The Government urges that the concept "in the field" should be broadened to reach dependents accompanying the military forces overseas under the conditions of world tension which exist at the present time. It points out how the "war powers" include authority to prepare defenses and to establish our military forces in defensive posture about the world. While we recognize that the "war powers" of the Congress and the Executive are *35 broad,[62] we reject the Government's argument that present threats to peace permit military trial of civilians accompanying the armed forces overseas in an area where no actual hostilities are under way.[63] The exigencies which have required military rule on the battlefront are not present in areas where no conflict exists. Military trial of civilians "in the field" is an extraordinary jurisdiction and it should not be expanded at the expense of the Bill of Rights. We agree with Colonel Winthrop, an expert on military jurisdiction, who declared: "a statute cannot be framed by which a civilian can lawfully be made amenable to the military jurisdiction in time of peace."[64] (Emphasis not supplied.)

As this Court stated in United States ex rel. Toth v. Quarles, 350 U.S. 11, the business of soldiers is to fight and prepare to fight wars, not to try civilians for their alleged crimes. Traditionally, military justice has been a rough form of justice emphasizing summary procedures, *36 speedy convictions and stern penalties with a view to maintaining obedience and fighting fitness in the ranks. Because of its very nature and purpose the military must place great emphasis on discipline and efficiency. Correspondingly, there has always been less emphasis in the military on protecting the rights of the individual than in civilian society and in civilian courts.

Courts-martial are typically ad hoc bodies appointed by a military officer from among his subordinates. They have always been subject to varying degrees of "command influence."[65] In essence, these tribunals are simply executive tribunals whose personnel are in the executive chain of command. Frequently, the members of the court-martial must look to the appointing officer for promotions, advantageous assignments and efficiency ratings—in short, for their future progress in the service. Conceding to military personnel that high degree of honesty and sense of justice which nearly all of them undoubtedly have, the members of a court-martial, in the nature of things, do not and cannot have the independence of jurors drawn from the general public or of civilian judges.[66]

*37 We recognize that a number of improvements have been made in military justice recently by engrafting more and more of the methods of civilian courts on courts-martial.
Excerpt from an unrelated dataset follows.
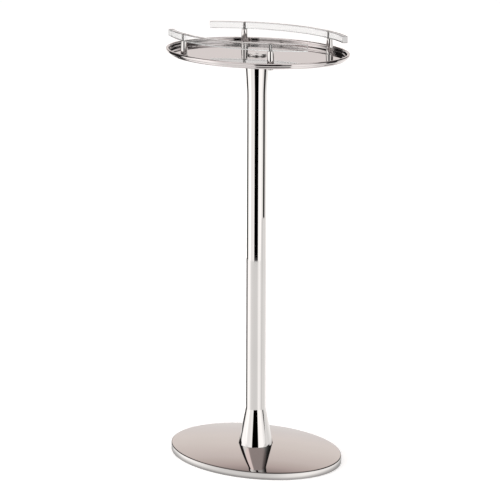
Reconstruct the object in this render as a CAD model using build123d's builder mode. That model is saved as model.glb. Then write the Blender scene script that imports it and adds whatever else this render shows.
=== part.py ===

In large part these ameliorations stem from the reaction of civilians, who were inducted during the two World Wars, to their experience with military justice. Notwithstanding the recent reforms, military trial does not give an accused the same protection which exists in the civil courts. Looming far above all other deficiencies of the military trial, of course, is the absence of trial by jury before an independent judge after an indictment by a grand jury. Moreover the reforms are merely statutory; Congress—and perhaps the President—can reinstate former practices, subject to any limitations imposed by the Constitution, whenever it desires.[67] As yet it has not been clearly settled to what extent the Bill of Rights and other protective parts of the Constitution apply to military trials.[68]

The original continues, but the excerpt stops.